What I personally would be willing to lower my rate for would be the chance to learn something new or do something especially interesting. So far this has never happened in my consulting life, though.


This is spot on. If you know he's your guy, offer him $$ up front or guaranteed billable hours per week for a lower rate. As a former freelancer for 10 years, I'd often dropped my rate if I was guaranteed $$ or hours.


So far I'm liking this option the best, thanks for all the feedback. I'll be talking with the co-owner this week and we'll come to an agreement or compromise.


Out of curiosity, what's the number of hours at which this discount kicks in?


it really depends on the situation and the individual contractor.

in general, though, if you can offer at least 20 hours/wk for a period of more than just one week, try making a deal. the more hours you can offer, the better deal can be negotiated.

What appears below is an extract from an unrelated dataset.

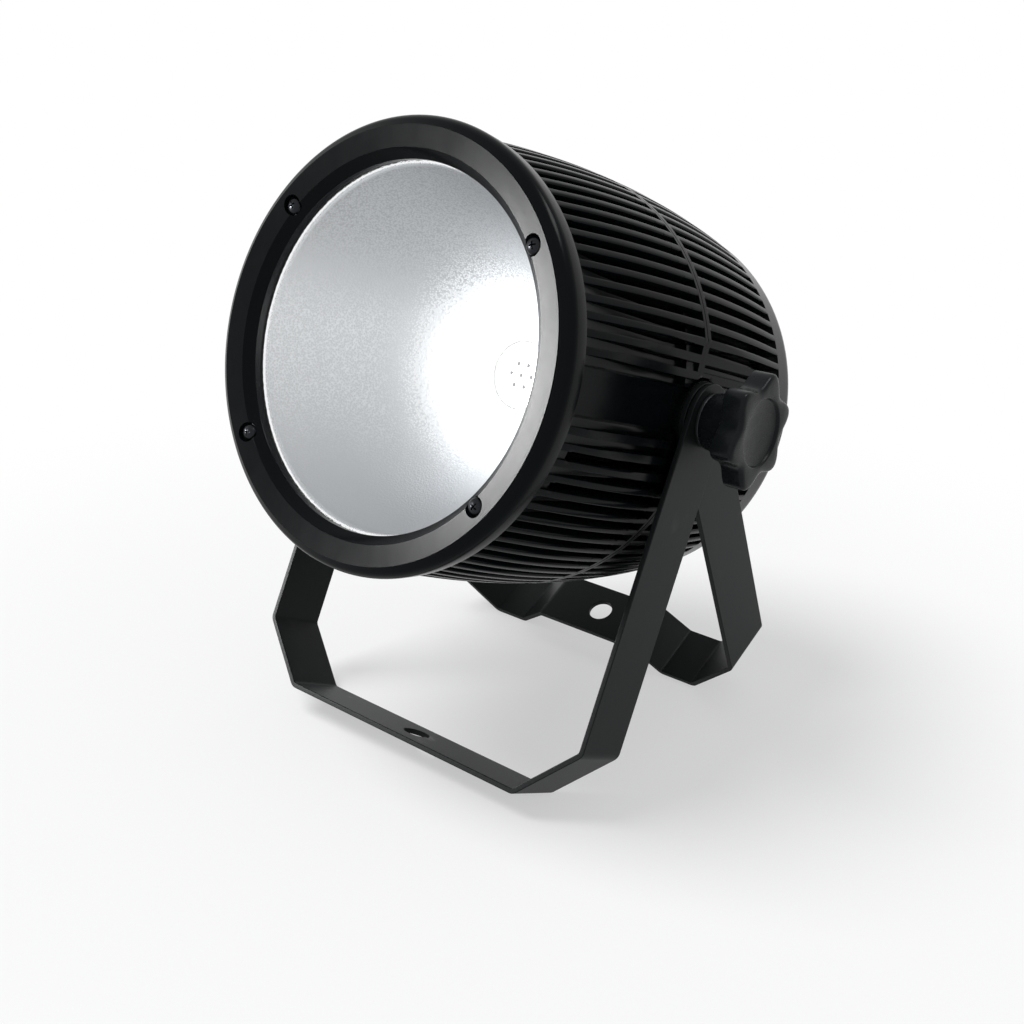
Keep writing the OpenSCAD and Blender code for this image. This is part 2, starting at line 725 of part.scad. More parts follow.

also, especially in situations like this, be nice/good to them. if you're easy to work for, that'll be a good influence in your favor.


For me, it was usually something like, guaranteed 40hr/week for 4 weeks or just paying for 80 hours up front. So, instead of working for someone for 2 weeks, and then getting paid, I was already paid and thus knew I had a 2 week bubble should something end the project.

Sort of like, first, last, and a deposit when it comes to rent, but for a freelancer.


I am on the other end (a freelancer who often quotes clients more than they were expecting) and I would say you get what you pay for.

Higher rates probably get you better work, but they also include better customer service, someone who is responsible, meets deadlines, etc. If the freelancer can't guarantee those things, then ask why he is charging so much more than his competition.


I would say you get what you pay for.

QFT. I have seen the quality of his services, we've talked about our own personal ethics and approaches to development on the kinds of things my company works for, and he's the guy I want on staff.


You might consider just hiring someone as a w-2 or otherwise someone who has never freelanced (or is not currently a freelancer.) Even if you could not hire this person long term at least the person would be able to gain some experience and cash.

The problem with freelancers is that they have lots of overhead. They may not have to pay a lot for equipment or a building but they have limited hours and many of those hours are spent doing non billable stuff. The overhead is in the lost time keeping the business going.

A freelancer with a long term gig could lower rates a bit but many of those overhead items still remain. Even with a long term contract a freelancer still has to do marketing, keep sending out invoices, "maintain" the clients and many other things that a non freelancer doesn't have to worry about.